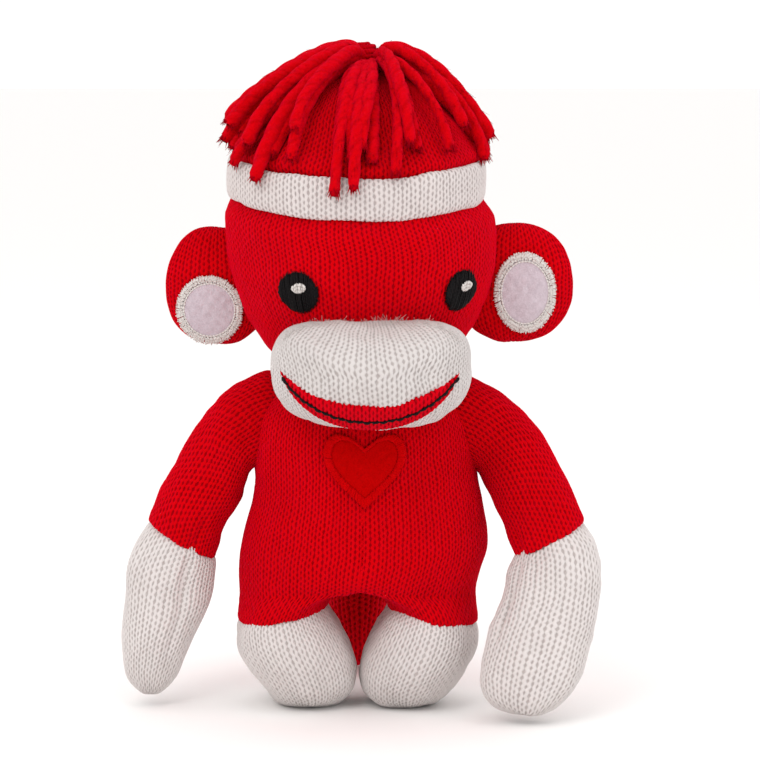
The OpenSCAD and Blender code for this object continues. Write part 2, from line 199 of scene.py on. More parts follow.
def knit_points(base, uv, loop, relief, flip, seed, soft):
    """Raises plain knit, uneven as a stuffed toy's, on a grid of points."""
    cols = base.shape[1]
    n = grid_normals(base, loop) * (-1 if flip else 1)
    height = stitch_height(uv[:, :cols, 0], uv[:, :cols, 1])
    uneven = 1 + 0.25 * wobble(base, 9, seed)
    lumps = soft * wobble(base, 17, seed + 1) + 0.4 * soft * wobble(base, 6, seed + 2)
    return base + n * ((height - 0.7) * relief * uneven + lumps)[..., None]


def uneven_uv(uv, base, seed, free=1.0):
    """Lets wales and courses drift a little, as on a stuffed skin. free is 0 where a wale stays put."""
    cols = base.shape[1]
    du = (0.10 * wobble(base, 11, seed) + 0.05 * wobble(base, 3.5, seed + 5)) * free
    dv = 0.16 * wobble(base, 13, seed + 1) + 0.07 * wobble(base, 3.0, seed + 6)
    drift = np.stack([du, dv], -1)
    if uv.shape[1] > cols:
        drift = np.concatenate([drift, drift[:, :1]], axis=1)
    return uv + drift


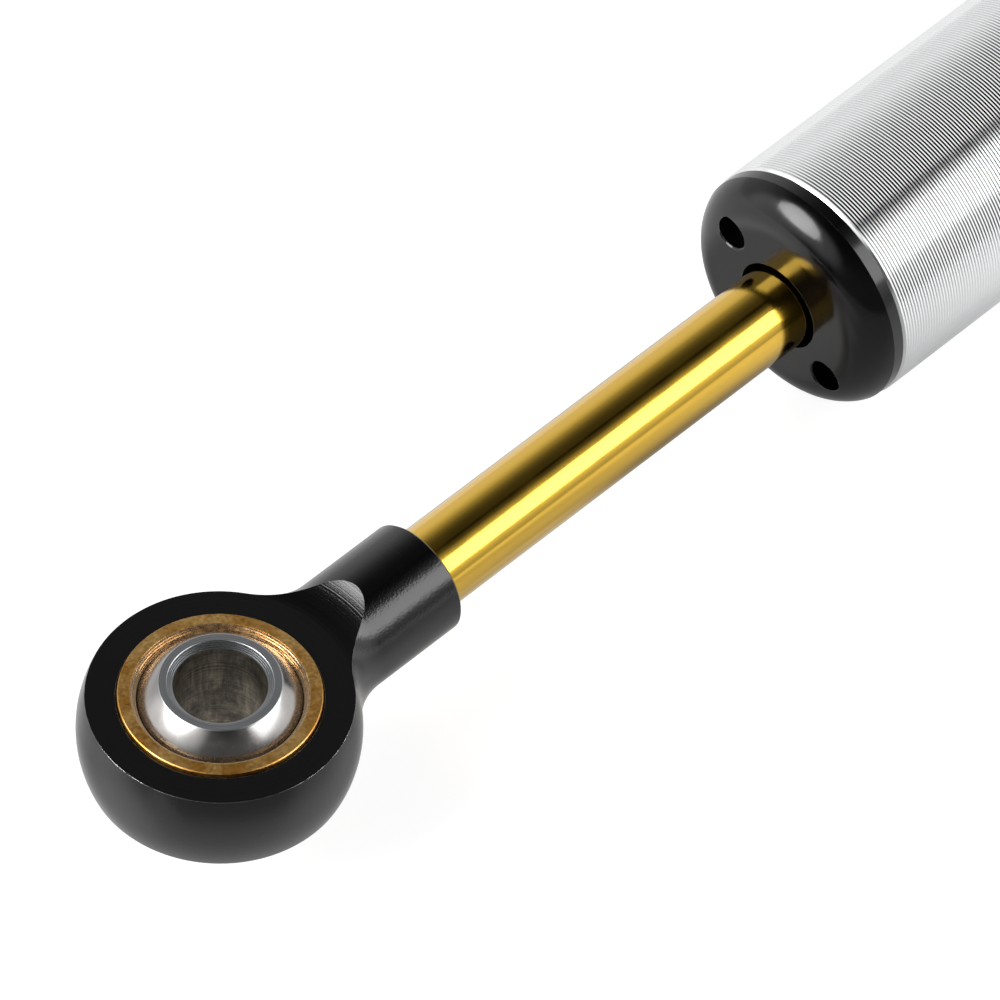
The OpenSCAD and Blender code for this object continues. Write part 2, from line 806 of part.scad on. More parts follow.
module knob_thread_insert() {
    color("#b08d3c") turned(adjuster_x)
        band2d(needle_r + run_fit, insert_r, insert_x, insert_end_x);
}

rod_end_housing();
bearing_race();
bearing_ball();
piston_rod();
piston();
piston_band();
piston_ring_seal();
front_shim();
rear_shim();
front_piston_clip();
rear_piston_clip();
body_tube();
front_cap();
rear_cap();
front_rod_guide();
rear_rod_guide();
front_bush();
rear_bush();
front_rod_seal();
rear_rod_seal();
front_seal_washer();
rear_seal_washer();
front_wiper();
rear_wiper();
front_guide_ring_seal();
rear_guide_ring_seal();
front_bump_stop();
rear_bump_stop();
needle_seat();
metering_needle();
needle_ring_seals();
adjuster_housing();
adjuster_knob();
knob_thread_insert();
knob_snap_ring();
detent_ball();
detent_spring();
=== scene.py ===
import math

import bmesh
import bpy
from mathutils import Matrix, Vector


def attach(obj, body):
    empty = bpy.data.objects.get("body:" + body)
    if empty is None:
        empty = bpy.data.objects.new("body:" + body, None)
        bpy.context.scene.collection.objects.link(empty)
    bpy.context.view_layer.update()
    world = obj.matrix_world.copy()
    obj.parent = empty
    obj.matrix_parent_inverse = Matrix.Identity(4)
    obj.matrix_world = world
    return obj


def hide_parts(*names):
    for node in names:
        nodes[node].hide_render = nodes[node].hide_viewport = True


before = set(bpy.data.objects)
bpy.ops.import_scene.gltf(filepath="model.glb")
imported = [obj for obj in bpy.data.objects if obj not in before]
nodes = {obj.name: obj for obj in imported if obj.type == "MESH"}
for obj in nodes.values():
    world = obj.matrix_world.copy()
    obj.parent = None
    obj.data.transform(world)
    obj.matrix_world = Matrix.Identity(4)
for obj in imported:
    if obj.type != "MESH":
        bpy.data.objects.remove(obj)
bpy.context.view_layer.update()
scene = bpy.context.scene
print("frame loaded:", len(nodes), "nodes")

mm = 0.001  # the frame is in metres


def linearColour(hexColour):
    # an sRGB hex value as the linear colour that a shader socket takes
    parts = [int(hexColour[i:i + 2], 16) / 255 for i in (1, 3, 5)]
    return [p / 12.92 if p <= 0.04045 else ((p + 0.055) / 1.055) ** 2.4 for p in parts] + [1.0]


def addNode(tree, kind, settings=None, values=None):
    # adds a node; a value that is a node or a socket is linked, any other is set on the input
    made = tree.nodes.new(kind)
    for name, value in (settings or {}).items():
        setattr(made, name, value)
    for name, value in (values or {}).items():
        if isinstance(value, bpy.types.Node):
            value = value.outputs[0]
        if isinstance(value, bpy.types.NodeSocket):
            tree.links.new(value, made.inputs[name])
        else:
            made.inputs[name].default_value = value
    return made


smoothStep = {"interpolation_type": "SMOOTHSTEP"}
multiply = {"operation": "MULTIPLY"}
white = linearColour("#ffffff")


def perMetre(sizeInMm):
    # texture scale at which a pattern repeats about once in this many millimetres
    return 1000 / sizeInMm


def newSurface(name, colour, metallic, roughness, ior=None):
    # a Principled surface with its even values set; returns material, tree, shader and object coordinates
    material = bpy.data.materials.new(name)
    material.use_nodes = True
    tree = material.node_tree
    tree.nodes.clear()
    shader = addNode(tree, "ShaderNodeBsdfPrincipled", values={
        "Base Color": linearColour(colour), "Metallic": metallic, "Roughness": roughness})
    if ior:
        shader.inputs["IOR"].default_value = ior
    addNode(tree, "ShaderNodeOutputMaterial", values={"Surface": shader})
    coords = addNode(tree, "ShaderNodeTexCoord").outputs["Object"]
    return material, tree, shader, coords


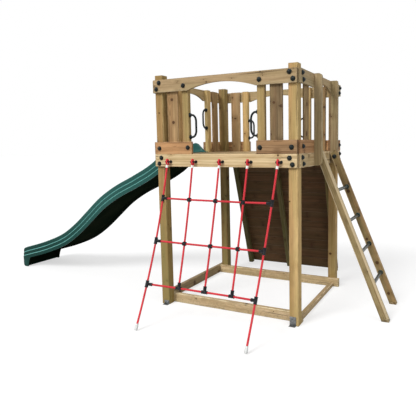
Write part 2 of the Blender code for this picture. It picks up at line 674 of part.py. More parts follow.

Exercise objective: Take the lines from the line with "rod_end_housing();" through the line with "for node in", both ends included, and give them again exactly, with nothing else.

Reply:
rod_end_housing();
bearing_race();
bearing_ball();
piston_rod();
piston();
piston_band();
piston_ring_seal();
front_shim();
rear_shim();
front_piston_clip();
rear_piston_clip();
body_tube();
front_cap();
rear_cap();
front_rod_guide();
rear_rod_guide();
front_bush();
rear_bush();
front_rod_seal();
rear_rod_seal();
front_seal_washer();
rear_seal_washer();
front_wiper();
rear_wiper();
front_guide_ring_seal();
rear_guide_ring_seal();
front_bump_stop();
rear_bump_stop();
needle_seat();
metering_needle();
needle_ring_seals();
adjuster_housing();
adjuster_knob();
knob_thread_insert();
knob_snap_ring();
detent_ball();
detent_spring();
=== scene.py ===
import math

import bmesh
import bpy
from mathutils import Matrix, Vector


def attach(obj, body):
    empty = bpy.data.objects.get("body:" + body)
    if empty is None:
        empty = bpy.data.objects.new("body:" + body, None)
        bpy.context.scene.collection.objects.link(empty)
    bpy.context.view_layer.update()
    world = obj.matrix_world.copy()
    obj.parent = empty
    obj.matrix_parent_inverse = Matrix.Identity(4)
    obj.matrix_world = world
    return obj


def hide_parts(*names):
    for node in names:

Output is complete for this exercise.